Dış politikada Türkiye, hükümet -son günlerde şahit olduğumuz üzere- esip-yağıp gürleyebilir; ama eğer ülkenin sinirleri sizin elinizde ise, temel dengeler lehinizde ise, bazı araçları kullanarak sıkarsınız hükümetin, konuşanın ümüğünü mesele biter. Türkiye’de Anayasa değişiklik paketi ile yapılmak istenen şey, ABD-İsrail ve onların içerideki taşeronları adına İran’a destek çıkmaktan, İsrail’e diklenmekten çok daha fecaat ve felaket bir şeydir. Türkiye bu Anayasa değişikliği ile sistemin içine yerleştirilmiş frenlere, derin dengeleyicilere ve derin yapıya müdahale etmektedir. Anayasa değişikliği ile sistemi millete açmaya ve derin efendilerin kontrolünden çıkarmaya çalışmaktadır. İşte bu gerçekleşirse, hükümet ABD ve İsrail’e asıl büyük zararı verecektir. Eğer referandumla birlikte bir kısım temel değişiklikler olabilir ve milli irade etkin kılınabilir, derin araçlar kulvar dışına itilebilirse, Anglo-Yahudi ittifakının ve onların içerideki avanelerinin hükümetleri, başbakanları terbiye etme, hizaya getirme araçları elllerinden alınmış olacaktır. Bu durum başbakanın İsrail’e diklenmesinden, ABD’ye kükremesinden çok daha kötü bir şeydir. Artırılması ve infial oluşturacak, milleti kutuplaştıracak hale getirilmesi hedeflenen terörün temel gayesi bu değişiklikleri engellemektir. Son günlerde şahit olduğumuz terör, dış etkenlerden çok, iç etkenlerin ve aktörlerin etkisindedir. Amacı da Türkiye’yi uluslararası bazı şeylere zorlamak veya geri adım attırmak değil; iç dengelerle oynamasını, anayasa değikikliği yapmasını engellemektir.

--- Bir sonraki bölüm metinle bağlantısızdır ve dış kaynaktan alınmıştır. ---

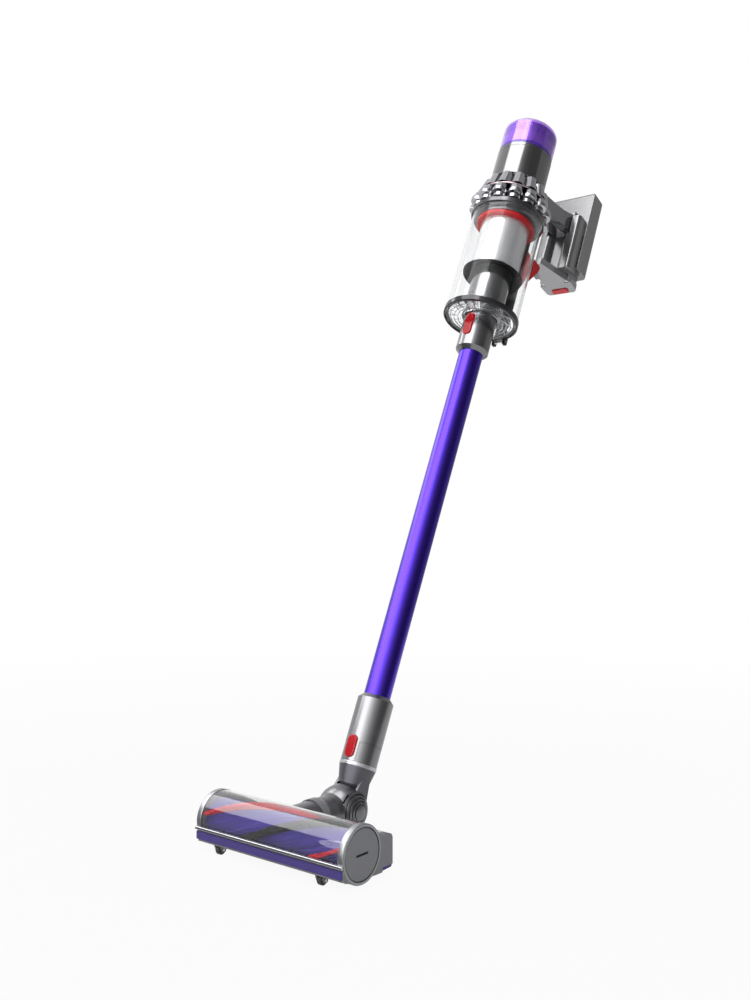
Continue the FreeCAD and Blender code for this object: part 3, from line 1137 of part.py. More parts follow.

Hükümet dahil, muhatapların terörün dilini iyi okuması gerekmektedir. Son olaylarda Apo’nun dediklerine, örgütün bildirilerine vs takılırsak; olayları okuyamaz, sağlıklı değerlendirme yapamaz, gerekli tedbirleri alamayız.

Son günlerde şahit olduğumuz terör eylemlerinin amacı içeriye, iç politikaya mesaj vermektir; hükümeti demokratik değişikliklerden vazgeçirmek ve referandum sürecini sabote etmektir.